§ **DATA FOR THIS EXERCISE**:
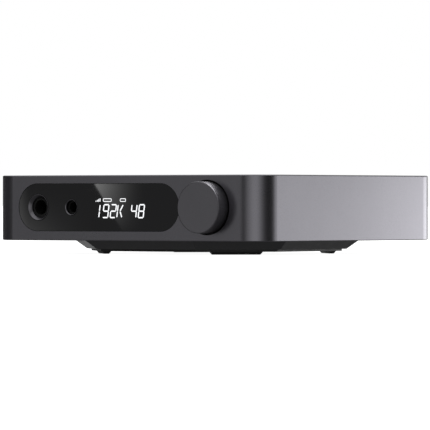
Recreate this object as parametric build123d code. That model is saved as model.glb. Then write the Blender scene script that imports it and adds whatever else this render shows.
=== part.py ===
from build123d import *
import os
from math import cos, pi, sin, sqrt

# Desktop DAC and headphone amplifier in a one-piece aluminium shell.
# Millimetres, +Z up, the front panel faces -Y, +X is to the right of a person
# who faces it. The origin is the middle of the whole unit, on the table.

# ---------------------------------------------------------------- sizes
# Shell
SHELL_WIDTH = 147.0
SHELL_DEPTH = 133.0
SHELL_HEIGHT = 28.4
SHELL_CORNER = 11.7
SHELL_EDGE = 0.6
SIDE_WALL = 2.6
TOP_WALL = 2.2
FRONT_WALL = 3.2
REAR_WALL = 3.6
BOSS_RADIUS = 3.5
BOSS_INSET = 8.4          # from the inner wall to a corner boss's axis
BOSS_PAD = 2.0            # the base pan is this much thicker under each boss

# Base under the shell: pedestal, plate and feet
PEDESTAL_SIDE_MARGIN = 15.2
PEDESTAL_FRONT_MARGIN = 10.5
PEDESTAL_LEG = 29.0       # length of each 45 degree corner cut, along X or Y
PEDESTAL_DROP = 3.85
PEDESTAL_SLOPE = 5.2      # how far the slope runs inwards over its drop
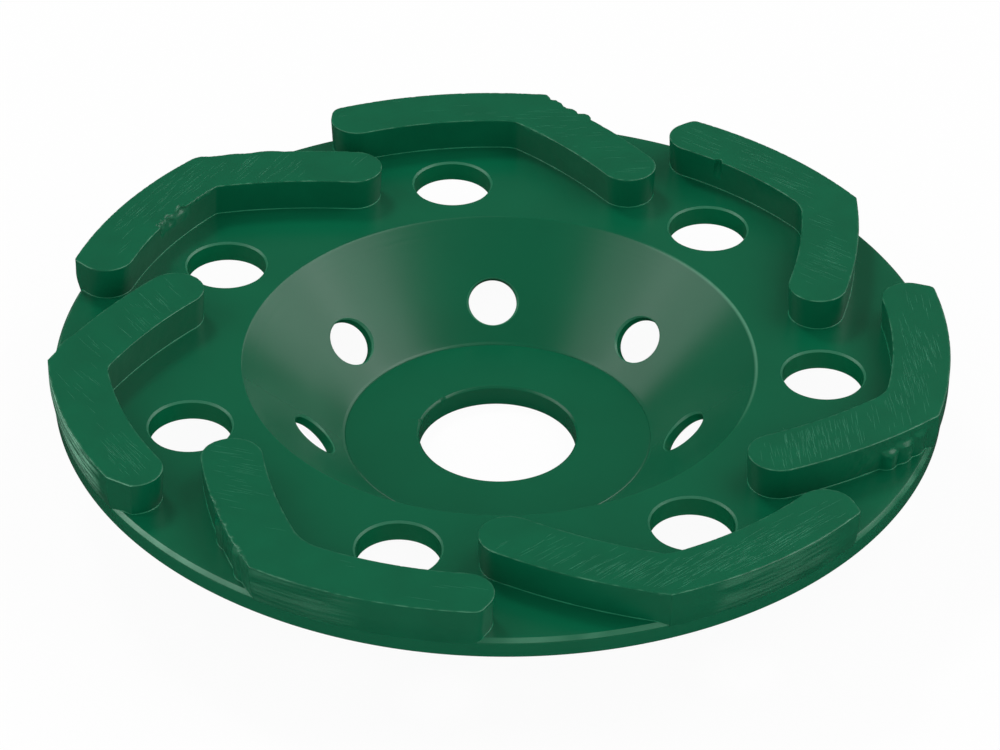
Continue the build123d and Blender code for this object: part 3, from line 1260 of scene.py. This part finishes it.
    def _inset(self, level: np.ndarray, outer: np.ndarray) -> np.ndarray:
        """Gives how far the wall lies inside its top outline at a level above the flange.

        Args:
            level: Height above the flange at each point, below zero on the skirt.
            outer: Each point's share of the ground outer face.

        Returns:
            The inset, inwards positive. The pressed walls draw in evenly, the ground face only near its foot.
        """
        pressed = self.draft * (1 - np.clip(level / self.height, 0, 1)) ** self.draft_power
        low = np.clip((self.skirt_height - level) / (self.skirt_height + self.skirt_drop), 0, 1)
        return pressed * (1 - outer) + self.skirt_inset * low ** self.skirt_power * outer

    def _place(self, flat: np.ndarray, normals: np.ndarray, shift: np.ndarray, level: np.ndarray) -> np.ndarray:
        """Moves outline points along their normals, never past the wheel's edge, and lifts them.

        Args:
            flat: The outline points.
            normals: Their outward normals.
            shift: How far each goes outwards.
            level: Its height above the flange.

        Returns:
            The points in space.
        """
        spot = flat + normals * shift[:, None]
        radius = np.linalg.norm(spot, axis=1)
        spot *= np.minimum(1.0, (self.wheel_radius - self.edge_clearance) / radius)[:, None]
        return np.column_stack([spot, self.base + level])

    def skin(self) -> Skin:
        """Builds the closed skin: the wall ring by ring, its rounded top edge, the top's net and the base.

        Returns:
            The skin.
        """
        flat, normals, sides, along = self.outline()
        count = len(flat)
        run = np.concatenate([[0], np.cumsum(np.linalg.norm(np.diff(flat, axis=0), axis=1))])
        depth, reach = self._chips(sides, along, run)
        outer = self._outer_share(flat)
        on_arm = np.array([side is Side.ARM_OUTER for side in sides])
        first, last, strength = self.ground
        stretch = np.clip((along - first) / 2, 0, 1) * np.clip((last - along) / 4, 0, 1)
        ground = self.ground_everywhere + strength * outer * on_arm * stretch
        on_leg = np.array([side is Side.LEG_OUTER for side in sides])
        flank = self.flank_roughness * on_leg * np.clip((17 - along) / 4, 0, 1)
        wall_top = self.height - self.edge_round
        shares = np.linspace(0, 1, self.rows) ** 0.9
        lowest = -self.skirt_drop * outer
        proud = self._proud(sides, along, shares * wall_top / self.height)
        pressed = Draw.PRESSED_WALL.noise(self.number)
        gritty = Draw.GRIT.noise(self.number)
        coarse = Draw.ROUGH_FLANK.noise(self.number)
        streaks = Draw.STREAK_WEAR_AND_SHEEN.noise(self.number)
        rings, worn_and_highlit, marks, strips = [], [], [], []
        for share, out in zip(shares, proud):
            level = lowest + (wall_top - lowest) * share
            below = np.clip(1 - (self.height - level) / reach, 0, 1) ** 1.5
            uneven = self.wall_uneven * pressed.over(run, level) + self.wall_grit * gritty.over(run, level)
            burr = flank * (coarse.over(run, level * 0.7) + 0.5 * gritty.over(run, level))
            # Both die out towards the foot, where the braze lies, and mostly towards the edge
            calm = np.clip(level / 0.5, 0, 1) * np.clip((self.height - level) / 0.4, 0.2, 1)
            pitted = np.clip(1 + 0.9 * coarse.over(run, level * 1.3), 0.1, 2.0)
            shift = out + (uneven + burr) * calm - depth * below * pitted - self._inset(level, outer)
            rings.append(self._place(flat, normals, shift, level))
            # Paler streaks on the ground outer face, about 4.5 mm long and 0.2 mm high: partly wear, partly a painted
            # sheen
            streak = np.clip(streaks.over(run * 0.22, level * 5.3) + 0.4, 0, 1)
            face_wear_and_sheen = self.outer_face_wear_and_sheen * (ground - self.ground_everywhere) * streak
            worn_and_highlit.append(self.crumb_wear * below * (depth > self.crumb_least) + face_wear_and_sheen)
            strips.append(np.column_stack([run, level, np.zeros(count)]))
            marks.append(ground)
        top_out = proud[-1] - depth
        # Patchiness along the paler top edge, partly wear and partly painted highlight
        edge_wear_and_highlight = Draw.EDGE_WEAR_AND_HIGHLIGHT.noise(self.number).along(run)
        at_end = np.array([side is Side.ARM_END for side in sides])
        past_start = np.arange(count) - sides.index(Side.ARM_END)
        # The top edge of a broken end is painted near white: a painted glint
        painted_glint = 2.0 * (at_end & (past_start < self.break_steps)) if self.broken_end else 0.0
        # Each ring of the rounded edge is painted paler by its tone: partly wear, partly a painted highlight
        for inset, drop, wear_and_highlight_tone in self.edge_rings:
            shift = top_out - self.edge_round * inset
            level = self.height - self.edge_round * drop - self.crumb_sink * depth * (1 - drop)
            rings.append(self._place(flat, normals, shift, level))
            worn_and_highlit.append(np.clip(wear_and_highlight_tone * np.clip(0.4 + 0.8 * edge_wear_and_highlight + painted_glint, 0.0, 2.0), 0, 1))
            strips.append(np.column_stack([run, level, np.zeros(count)]))
            marks.append(ground * 0)
        points = np.vstack(rings)
        faces = []
        for row in range(len(rings) - 1):
            low = row * count + np.arange(count)
            high = low + count
            faces += np.column_stack([low, np.roll(low, -1), np.roll(high, -1), high]).tolist()
        top_points, top_faces, scratched = self._cap(rings[-1], len(points) - count)
        faces += top_faces + [tuple(range(count - 1, -1, -1))]
        extra = len(top_points)
        return Skin(
            points=np.vstack([points, top_points]),
            faces=faces,
            worn_and_highlit=np.concatenate(worn_and_highlit + [np.zeros(extra)]),
            ground=np.concatenate(marks + [np.zeros(extra)]),
            scratched=np.concatenate([np.zeros(len(points)), scratched]),
            strip=np.vstack(strips + [np.zeros((extra, 3))]),
            foot=rings[0],
            foot_outer=outer,
        )

    def _cap(self, rim: np.ndarray, first: int) -> tuple[np.ndarray, list, np.ndarray]:
        """Fills the top inside its rim with an even net, so that the ground face can carry real relief.

        Args:
            rim: The last ring of the wall.
            first: The number of the ring's first point.

        Returns:
            The net's points, the top's faces, and how many scratches start at each point.
        """
        low, high = rim[:, :2].min(axis=0), rim[:, :2].max(axis=0)
        columns = np.arange(low[0], high[0], self.grid)
        lines = np.arange(low[1], high[1], self.grid * math.sqrt(3) / 2)
        x = (columns[None, :] + (np.arange(len(lines)) % 2)[:, None] * self.grid / 2).ravel()
        y = np.repeat(lines, len(columns))
        keep = self._inside(x, y, rim[:, :2], self.grid * 0.55)
        net = np.column_stack([x[keep], y[keep]])
        count = len(rim)
        flat = [Vector(p) for p in np.vstack([rim[:, :2], net])]
        _, _, triangles, origins, _, _ = delaunay_2d_cdt(flat, [], [list(range(count))], 1, 1e-7)
        number = [origin[0] for origin in origins]
        x, y = net[:, 0], net[:, 1]
        swell = self.top_swell * Draw.TOP_SWELL.noise(self.number).over(x, y)
        ripple = self.top_ripple * Draw.TOP_RIPPLE.noise(self.number).over(x, y)
        edge = self._edge_distance(x, y, rim[:, :2])
        height = swell + ripple - self.top_swell
        points = np.column_stack([net, self.base + self.height + height * np.clip(edge / self.level_edge, 0, 1)])
        faces = [tuple(first + number[k] for k in triangle) for triangle in triangles]
        stray = Draw.STRAY_SCRATCHES.noise(self.number).over(x, y)
        scratched = np.clip(stray * self.stray_share + self.scratch_share, 0, 1)
        for patch in self.patches:
            away = ((x - patch.x) / patch.reach_x) ** 2 + ((y - patch.y) / patch.reach_y) ** 2
            scratched = np.maximum(scratched, patch.share * np.exp(-away))
        margin, ramp = self.scratch_margin
        return points, faces, scratched * np.clip((edge - margin) / ramp, 0, 1)

    @staticmethod
    def _edge_distance(x: np.ndarray, y: np.ndarray, loop: np.ndarray) -> np.ndarray:
        """Measures from places to a loop, in batches to spare memory.

        Args:
            x: The places' first coordinates.
            y: Their second coordinates.
            loop: The loop's points.

        Returns:
            Each place's distance from the loop's nearest point.
        """
        batch = 2000
        nearest = np.empty(len(x))
        for start in range(0, len(x), batch):
            part = slice(start, start + batch)
            gaps = (x[part, None] - loop[None, :, 0]) ** 2 + (y[part, None] - loop[None, :, 1]) ** 2
            nearest[part] = np.sqrt(gaps.min(axis=1))
        return nearest

    def _inside(self, x: np.ndarray, y: np.ndarray, loop: np.ndarray, margin: float) -> np.ndarray:
        """Tells which places lie inside a loop.

        Args:
            x: The places' first coordinates.
            y: Their second coordinates.
            loop: The loop's points.
            margin: How far from the loop a place must lie.

        Returns:
            True for each place that does.
        """
        after = np.roll(loop, -1, axis=0)
        crossings = np.zeros(len(x), int)
        for (x0, y0), (x1, y1) in zip(loop, after):
            if y0 == y1:
                continue
            spans = (y0 > y) != (y1 > y)
            crossings += spans & (x < (x1 - x0) * (y - y0) / (y1 - y0) + x0)
        within = crossings % 2 == 1
        near = np.ones(len(x), bool)
        near[within] = self._edge_distance(x[within], y[within], loop) > margin
        return within & near

    def _turned(self, points: np.ndarray) -> np.ndarray:
        """Turns points from the drawing to the segment's place round the wheel.

        Args:
            points: Points in space, in the drawing.

        Returns:
            The points in their place.
        """
        turn = math.radians(self.turn)
        placed = np.array(points, float)
        placed[:, :2] = placed[:, :2] @ np.array([[math.cos(turn), math.sin(turn)], [-math.sin(turn), math.cos(turn)]])
        return placed

    def build(self, finishes: Finishes) -> list[bpy.types.Object]:
        """Makes the segment at its place on the flange, with its braze and scratches, for the frame.

        Args:
            finishes: The shared finishes.

        Returns:
            The segment, its braze seam and its scratches.
        """
        skin = self.skin()
        name = f"diamond_segment_{self.number}"
        piece = mesh_object(name, self._turned(skin.points), skin.faces, finishes.sintered)
        for label in ("worn_and_highlit", "ground", "scratched"):
            set_layer(piece, label, getattr(skin, label))
        strip = piece.data.attributes.new("strip", "FLOAT_VECTOR", "POINT")
        strip.data.foreach_set("vector", skin.strip.astype(np.float32).ravel())
        piece.data.set_sharp_from_angle(angle=math.radians(self.sharp_above))
        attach(piece, BODY)
        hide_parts(f"segment_{self.number}")
        braze = BrazeSeam(self.number, self._turned(skin.foot), skin.foot_outer).build(finishes)
        scratches = Scratches(self.number, self.turn, self.scratch_lean).build(piece, finishes)
        log.info("%s: %d faces", name, len(piece.data.polygons))
        return [piece, braze, scratches]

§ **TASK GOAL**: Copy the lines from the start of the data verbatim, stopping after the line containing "# who faces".

§ **REPLY**:
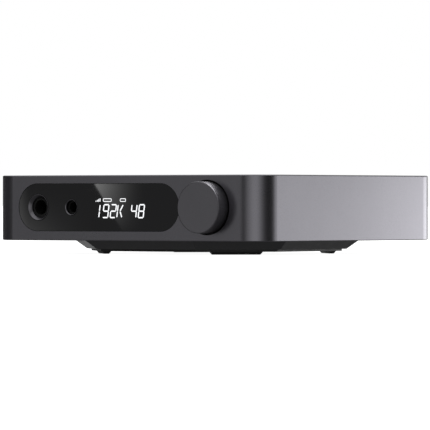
Recreate this object as parametric build123d code. That model is saved as model.glb. Then write the Blender scene script that imports it and adds whatever else this render shows.
=== part.py ===
from build123d import *
import os
from math import cos, pi, sin, sqrt

# Desktop DAC and headphone amplifier in a one-piece aluminium shell.
# Millimetres, +Z up, the front panel faces -Y, +X is to the right of a person
# who faces it. The origin is the middle of the whole unit, on the table.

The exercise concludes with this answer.